Sur l’ensemble de ces points, des États spécifiques s’étaient chargés d’élaborer des documents de travail et de mener des consultations préalables permettant de mettre au point des recommandations très largement consensuelles avec quelques débats limités sur des points de détail assez formels. De manière très concrète, le relevé de décision intègre une clarification sur le temps laissé aux États nucléaires rejoignant le Traité pour démanteler leurs arsenaux (10 ans avec extensions possibles) ou pour relocaliser les armes appartenant à d’autres États (90 jours). Parmi les autres points, figure la mise au point de rapports nationaux sur les questions d’indemnisation des victimes des essais nucléaires et de mécanismes d’assistances internationaux. La constitution d’un fonds international d’indemnisation a été discutée mais n’a pas donné lieu à une prise de décision à ce stade.
Concernant le positionnement des États parties au TIAN et l’écosystème plus global de la réunion, plusieurs points peuvent être signalés :
- Tout d’abord, les États ont fait un effort manifeste pour signaler la complémentarité entre le TIAN et l’ensemble du régime de non-prolifération et de désarmement, et en particulier le TNP. Ils se sont engagés à nommer un facilitateur informel sur cette question et l’ont largement fait figurer dans la déclaration finale. La plupart des États Parties présents ont insisté dans leur déclaration sur leur attachement au TNP. Le Président de la conférence a donc noté en conclusion qu’il espérait que ces efforts suffisent pour faire taire les critiques sur les préjudices causés par le TIAN au TNP.
- Deuxièmement, le TIAN conserve un fort ancrage dans le monde du droit humanitaire. La mise en valeur des témoignages de survivants des bombardements au Japon (hibakusha) et des essais nucléaires tout au long de l’événement, et la participation active des États affectés et des ONG ont permis de confirmer cette perspective, tout comme la large place dans les débats consacrée à la mise en œuvre des articles 6 et 7 sur l’assistance aux victimes et la remédiation environnementale.
- Troisièmement, la prise en compte du contexte stratégique reste complexe et donne lieu à des interprétations variées. La grande majorité des États a estimé que la détérioration du contexte depuis 2017 rendait le TIAN plus urgent et plus nécessaire. Un petit nombre d’États, dont l’Irlande, l’Autriche, la Nouvelle-Zélande, ou l’Équateur, par exemple, ont spécifiquement dénoncé les agissements russes et l’invasion de l’Ukraine. La déclaration finale « condamne sans équivoque toute menace nucléaire, qu'elle soit explicite ou implicite et quelles que soient les circonstances ». Cette formulation fait écho directement aux déclarations de Vladimir Poutine, sans toutefois désigner nommément la Russie, ce que certains observateurs ont trouvé dommageable.

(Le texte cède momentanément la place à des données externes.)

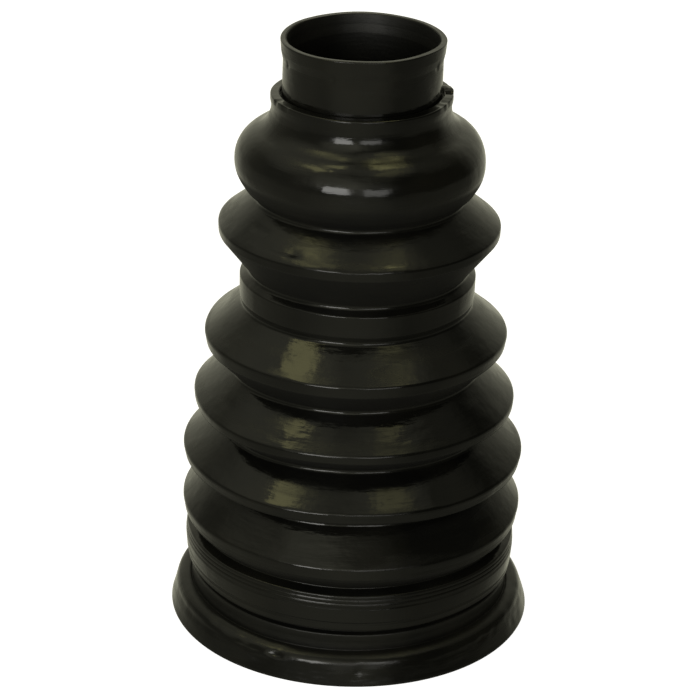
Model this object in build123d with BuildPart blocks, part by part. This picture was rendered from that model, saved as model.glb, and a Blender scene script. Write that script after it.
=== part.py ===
from build123d import *
import os
from math import radians, tan

# A moulded rubber bellows boot, one piece, open at both ends. It stands on its foot flange: the
# origin is the centre of the foot's underside, and +Z runs up the axis to the small end.
# All lengths are in millimetres. The outside is drawn from the floor up, zone on zone, so a
# change to one zone's height lifts everything above it.

# Wall
wall = 2.0  # thickness, square to the surface
crest_round = 0.9  # edges of a fold's crest
root_round = 1.2  # root between two folds
edge_round = 0.4  # edges of the band and the belt
cuff_root_round = 0.3  # root between the band and the lowest fold
most_of_run = 0.98  # share of a straight run that the rounds at its ends may take

# Cuff at the large end. Its outside follows the bore, so each wall is measured out from the bore.
cuff_bore_r = 49.0
foot_wall = 11.0  # foot flange, at its widest
foot_break = 0.5  # small chamfer where the rim meets the floor
foot_side_h = 9.5  # height of the flange's leaning side above it
foot_top_wall = 8.2  # where the leaning side ends
foot_top_round = 4.1  # full round between the side and the top
foot_groove_w = 0.4  # narrow V groove between the flange's top and the ring
foot_groove_d = 0.6
ring_wall = 3.8  # plain ring above the flange
ring_h = 6.2
slit_floor_wall = 1.9  # narrow slit that parts the ring from the band
slit_h = 1.6
band_foot_wall = 4.6  # band, a little barrelled
band_foot_h = 8.3
band_wall = 5.7
band_h = 4.7
band_top_wall = 5.3
band_slope_h = 1.4  # sloping top of the band, down to the first root
ridge_gap_d = 0.3  # fine V grooves that leave ridges round the band
ridge_gap_w = 0.6
foot_gap_at = (3.0,)  # their middles, above the foot of each of the band's two faces
band_gap_at = (0.7, 2.0, 3.4)
foot_r = cuff_bore_r + foot_wall
foot_top_r = cuff_bore_r + foot_top_wall
ring_r = cuff_bore_r + ring_wall
slit_floor_r = cuff_bore_r + slit_floor_wall
band_foot_r = cuff_bore_r + band_foot_wall
band_r = cuff_bore_r + band_wall
band_top_r = cuff_bore_r + band_top_wall

# Folds, lowest first
crest_r = (56.0, 55.9, 52.6, 49.4, 45.0)  # outside radius at the top of the crest's face
crest_h = (4.7, 3.6, 2.8, 3.8, 2.8)  # height of the crest's face
crest_lean = (1.2, 0.8, 0.3, 0.6, 0.1)  # how far the face's lower edge is set in
under_h = (3.8, 3.6, 6.0, 8.1, 12.5)  # rise of the underside, root to crest
cone_h = (12.1, 10.0, 10.5, 9.6, 9.3)  # rise of the sloping top
root_r = (46.0, 43.6, 40.8, 37.2, 33.0)  # outside radius of the root above the fold

# Belt that stands out on one of the roots
belt_fold_number = 4  # counted from the lowest; the belt is on the root above this fold
belt_step = 0.8  # how far it stands out from the root below it
belt_under_h = 2.4  # rise of the belt's underside
belt_under_round = 1.2
belt_h = 6.8
belt_slope_h = 2.3  # sloping top of the belt
belt_drop = 2.8  # from the belt in to the root above it
belt_r = root_r[belt_fold_number - 1] + belt_step
belt_top_root_r = belt_r - belt_drop

# Bulb above the folds, given by its corners and the rounds that turn them
bulb_under_h = 3.1  # rise of the underside, root to heel
bulb_heel_r = 36.5
bulb_heel_round = 4.8
bulb_heel_h = 5.1
bulb_r = 39.6
bulb_side_h = 10.6
bulb_round = 11.3
bulb_shoulder_h = 5.5
throat_r = 28.2
throat_round = 8.0
throat_h = 6.6
lip_step = 0.3  # the rim of the shelf above the throat stands out this far
lip_break = 0.4  # height of the step out to it
lip_h = 2.4
lip_r = throat_r + lip_step

# Collar at the small end
collar_gap_w = 0.5  # narrow groove round the collar's foot
collar_gap_d = 1.1
collar_r = 24.9
collar_h = 11.3
flare = 0.6  # the mouth is a little wider than the collar
flare_h = 2.7
mouth_flare = 0.4  # and widens again up to its rim
mouth_h = 3.9
flare_r = collar_r + flare
mouth_r = flare_r + mouth_flare


class Outline:
    """Corners of the boot's outside as (radius, height), each with a round."""

    def __init__(self):
        self.corners = []
        self.rounds = []
        self.followed = []
        self.height = 0.0

    def corner(self, radius, rise, rounding=0.0, inside=True):
        """Add a corner that lies higher than the last by rise. The wall's inside repeats it."""
        self.height += rise
        self.corners.append(Vector(radius, self.height))
        self.rounds.append(rounding)
        self.followed.append(inside)

    def detail(self, radius, rise, rounding=0.0):
        """Add a corner that only the outside has."""
        self.corner(radius, rise, rounding, inside=False)


def add_ridged_face(outline, end_r, rise, gaps_at, rounding=0.0):
    """Straight face up to end_r, with a fine V groove at each of the given heights above its foot."""
    start_r = outline.corners[-1].X
    climbed = 0.0
    for middle in gaps_at:
        for step, depth in ((-ridge_gap_w / 2, 0.0), (0.0, ridge_gap_d), (ridge_gap_w / 2, 0.0)):
            level = middle + step
            face_r = start_r + (end_r - start_r) * level / rise
            outline.detail(face_r - depth, level - climbed)
            climbed = level
    outline.detail(end_r, rise - climbed, rounding)


def add_cuff(outline):
    """Foot flange, plain ring, slit and band. Behind them the bore is straight."""
    outline.detail(foot_r - foot_break, 0)
    outline.detail(foot_r, foot_break)
    outline.detail(foot_top_r, foot_side_h, foot_top_round)
    outline.detail(ring_r + foot_groove_w, 0)
    outline.detail(ring_r, -foot_groove_d)
    outline.detail(ring_r, ring_h)
    outline.detail(slit_floor_r, 0)
    outline.detail(band_foot_r, slit_h, edge_round)
    add_ridged_face(outline, band_r, band_foot_h, foot_gap_at)
    add_ridged_face(outline, band_top_r, band_h, band_gap_at, edge_round)
    outline.corner(cuff_bore_r + wall, band_slope_h, cuff_root_round)


def add_belt(outline):
    """Proud belt with a sloping underside and top, and the root above it."""
    outline.detail(belt_r, belt_under_h, belt_under_round)
    outline.detail(belt_r, belt_h, edge_round)
    outline.corner(belt_top_root_r, belt_slope_h, root_round)


def add_fold(outline, fold):
    """One fold, from the root below it to the root above it."""
    outline.corner(crest_r[fold] - crest_lean[fold], under_h[fold], crest_round)
    outline.corner(crest_r[fold], crest_h[fold], crest_round)
    outline.corner(root_r[fold], cone_h[fold], root_round)


def add_bulb(outline):
    """Round bulb with a sloping underside, and the throat and its lip above."""
    outline.corner(bulb_heel_r, bulb_under_h, bulb_heel_round)
    outline.corner(bulb_r, bulb_heel_h, bulb_round)
    outline.corner(bulb_r, bulb_side_h, bulb_round)
    outline.corner(throat_r, bulb_shoulder_h, throat_round)
    outline.detail(throat_r, throat_h)
    outline.detail(lip_r, lip_break)
    outline.corner(lip_r, lip_h, edge_round)


def add_collar(outline):
    """Collar in the shelf's narrow groove, and its slightly wider mouth."""
    outline.detail(collar_r + collar_gap_w, 0)
    outline.detail(collar_r + collar_gap_w, -collar_gap_d)
    outline.detail(collar_r, 0)
    outline.corner(collar_r, collar_gap_d)
    outline.corner(collar_r, collar_h)
    outline.corner(flare_r, flare_h)
    outline.corner(mouth_r, mouth_h)


def inner_corner(before, here, after, rounding):
    """The same corner on the wall's other side, with the round that keeps the wall even."""
    run_in = (here - before).normalized()
    run_out = (after - here).normalized()
    mitre = Vector(-run_in.Y - run_out.Y, run_in.X + run_out.X)
    moved = here + mitre * (2 * wall / mitre.dot(mitre))
    if not rounding:
        return moved, 0.0
    turns_to_axis = run_in.cross(run_out).Z > 0
    return moved, max(rounding - wall, 0.0) if turns_to_axis else rounding + wall


def inner_side(outline):
    """Corners and rounds of the wall's inside, from the cuff's bore up to the mouth."""
    line = [Vector(cuff_bore_r + wall, 0)]
    rounds = [0.0]
    for here, rounding, followed in zip(outline.corners, outline.rounds, outline.followed):
        if followed:
            line.append(here)
            rounds.append(rounding)
    corners = [Vector(cuff_bore_r, 0)]
    inner_rounds = [0.0]
    for i in range(1, len(line) - 1):
        moved, rounding = inner_corner(line[i - 1], line[i], line[i + 1], rounds[i])
        corners.append(moved)
        inner_rounds.append(rounding)
    corners.append(Vector(mouth_r - wall, outline.height))
    inner_rounds.append(0.0)
    return corners, inner_rounds


def fitted_rounds(corners, rounds):
    """The rounds of a closed outline, made small enough where two would meet on one run."""
    reach = []
    for i, here in enumerate(corners):
        after = corners[(i + 1) % len(corners)]
        turn = (here - corners[i - 1]).get_angle(after - here)
        reach.append(tan(radians(turn / 2)))
    fitted = list(rounds)
    for i, here in enumerate(corners):
        room = most_of_run * (here - corners[i - 1]).length
        taken = rounds[i - 1] * reach[i - 1] + rounds[i] * reach[i]
        if taken > room:
            fitted[i - 1] = min(fitted[i - 1], rounds[i - 1] * room / taken)
            fitted[i] = min(fitted[i], rounds[i] * room / taken)
    return fitted


outside = Outline()
add_cuff(outside)
for fold in range(len(crest_r)):
    add_fold(outside, fold)
    if fold + 1 == belt_fold_number:
        add_belt(outside)
add_bulb(outside)
add_collar(outside)
inside_corners, inside_rounds = inner_side(outside)

section_corners = outside.corners + inside_corners[::-1]
section_rounds = fitted_rounds(section_corners, outside.rounds + inside_rounds[::-1])

with BuildPart() as bellows_boot:
    with BuildSketch(Plane.XZ):
        with BuildLine():
            FilletPolyline(*section_corners, radius=section_rounds, close=True)
        make_face()
    revolve(axis=Axis.Z)

bellows_boot.part.label = "bellows_boot"
os.makedirs("parts", exist_ok=True)
export_step(bellows_boot.part, "parts/bellows_boot.step")
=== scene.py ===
import math

import bpy
import numpy as np
from mathutils import Matrix, Vector


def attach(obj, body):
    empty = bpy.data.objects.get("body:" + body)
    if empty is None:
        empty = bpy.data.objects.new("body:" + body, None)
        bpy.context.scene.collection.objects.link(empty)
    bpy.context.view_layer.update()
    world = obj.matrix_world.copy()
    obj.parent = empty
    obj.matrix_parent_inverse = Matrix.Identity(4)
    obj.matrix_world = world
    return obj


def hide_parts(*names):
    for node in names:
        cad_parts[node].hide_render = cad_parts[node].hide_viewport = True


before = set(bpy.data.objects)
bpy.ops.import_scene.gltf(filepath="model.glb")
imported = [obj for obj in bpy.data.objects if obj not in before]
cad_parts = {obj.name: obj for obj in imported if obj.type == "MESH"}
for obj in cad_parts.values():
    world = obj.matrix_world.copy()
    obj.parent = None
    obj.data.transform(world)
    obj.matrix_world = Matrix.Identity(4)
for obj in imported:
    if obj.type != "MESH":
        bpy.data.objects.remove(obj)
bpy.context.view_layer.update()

MM = 0.001

# ---------------------------------------------------------------- camera
# The photograph's camera, solved from the rims and crests: the front is -Y.
IMAGE_SIDE_PX = 700
FOCAL_PX = 2648.9
SENSOR_MM = 36.0
CAMERA_BACK_MM = 786.8
CAMERA_UP_MM = 448.4
CAMERA_PITCH = math.radians(24.407)
CAMERA_YAW = math.radians(-0.120)
CAMERA_ROLL = math.radians(1.487)
CAMERA_CLIP_START = 0.01  # metres

# ---------------------------------------------------------------- light
# The dim room that the rubber mirrors, as radiance where white paper is 1.
ROOM_COLOUR = (1.0, 0.99, 0.76, 1)
ROOM_LEFT = 0.13
ROOM_RIGHT = 0.035
ROOM_BACK = 0.4
FLOOR_LEFT = 0.2
FLOOR_RIGHT = 0.13
# Where one level passes into the next, as parts of the direction looked in: X is to the right, Y to
# the back and Z up.
WALL_TURN_X = (-0.2, 0.6)
FLOOR_TURN_X = (-0.2, 0.8)
BACK_TURN_Y = (0.35, 1.0)
FLOOR_EDGE_Z = (-0.15, 0.0)
# Soft brighter areas: name, azimuth, elevation, half-width where it is full, half-width, radiance.
# Angles are in degrees. Azimuth 0 is the front, positive to the right.
GLOWS = [
    ("front_left_wall", -24, 33, 6, 31, 0.42),
    ("front_wall", 8, 26, 6, 32, 0.17),
    ("left_ceiling", -95, 58, 8, 38, 0.26),
    ("right_ceiling", 52, 70, 6, 24, 0.2),
    ("right_wall", 104, 54, 6, 24, 0.1),
    ("ceiling", -60, 86, 4, 40, 0.08),
    ("front_floor", -4, -27, 12, 50, 0.1),
]
WHITE_LIGHT = (1.0, 0.99, 0.95)
WARM_LIGHT = (1.0, 0.94, 0.4)
# Windows and lamps: name, azimuth and elevation in degrees, distance, width and height in metres,
# radiance and colour.
LAMPS = [
    ("left_window", -23, 15, 1.5, 0.58, 0.46, 4.3, WHITE_LIGHT),
    ("right_window", 15, 15, 1.5, 0.62, 0.46, 1.7, WHITE_LIGHT),
    ("left_ceiling_lamp", -79, 64, 1.6, 0.46, 0.32, 1.5, WARM_LIGHT),
    ("right_ceiling_lamp", 52, 67, 1.6, 0.46, 0.28, 0.6, WARM_LIGHT),
    ("far_left_ceiling_lamp", -102, 77, 1.6, 0.3, 0.26, 1.2, WARM_LIGHT),
    ("far_right_ceiling_lamp", 116, 77, 1.6, 0.38, 0.34, 2.2, WARM_LIGHT),
]
LAMP_AIM_HEIGHT = 0.1  # metres, on the boot's axis

# ---------------------------------------------------------------- stage
FLOOR_SIDE = 12  # metres
FLOOR_COLOUR = (0.8, 0.8, 0.8, 1)
FLOOR_GLOW = 0.95
WHITE = (1, 1, 1, 1)

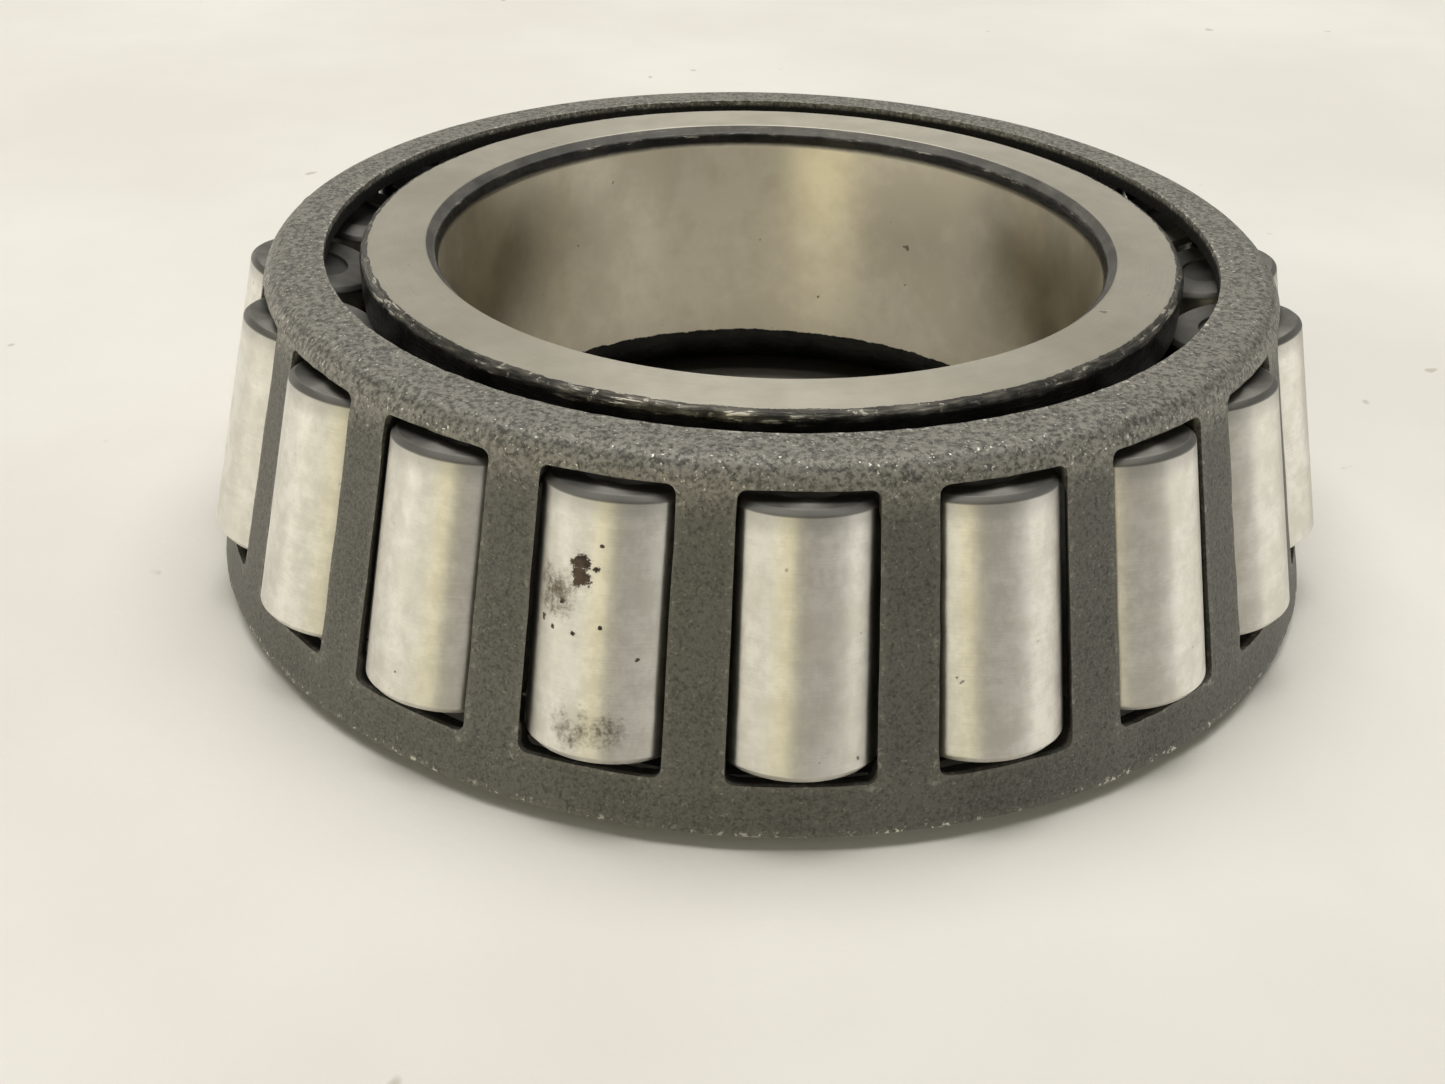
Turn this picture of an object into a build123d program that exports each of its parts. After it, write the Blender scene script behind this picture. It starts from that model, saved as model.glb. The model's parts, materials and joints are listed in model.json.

- Quatrièmement, le rôle et la contribution des observateurs alliés ou partenaires de l’OTAN ont été très scrutés. Parmi les points récurrents dans les déclarations des États ayant pris la parole, on peut noter la condamnation ferme de la Russie et de l’invasion en Ukraine, l’appel à soutenir clairement le TNP, et des éléments de scepticisme notamment sur la capacité de vérifier les provisions du TIAN. L’Allemagne a explicitement mentionné que la participation au TIAN était incompatible avec la participation à l’OTAN, dont elle soutient pleinement la politique nucléaire. Le représentant allemand a souligné que le TIAN ne saurait s’appliquer aux États non-parties. Ces observateurs ont de manière générale souhaité faire preuve d’ouverture pour travailler avec les États parties au TIAN sur d’autres sujets d’intérêt mutuel liés au désarmement et à la non-prolifération, y compris par exemple dans le cadre de l’initiative de Stockholm. À noter que la Suisse a annoncé être en train de finaliser un nouveau processus d’examen quant à une éventuelle signature du TIAN.
La prochaine réunion des États parties au TIAN devrait avoir lieu du 27 novembre au 1er décembre 2023 à New York, sous la Présidence de l’ambassadeur mexicain Juan Ramón de la Fuente Ramírez. Le Kazakhstan a été désigné pour occuper la présidence de la 3e réunion des États parties.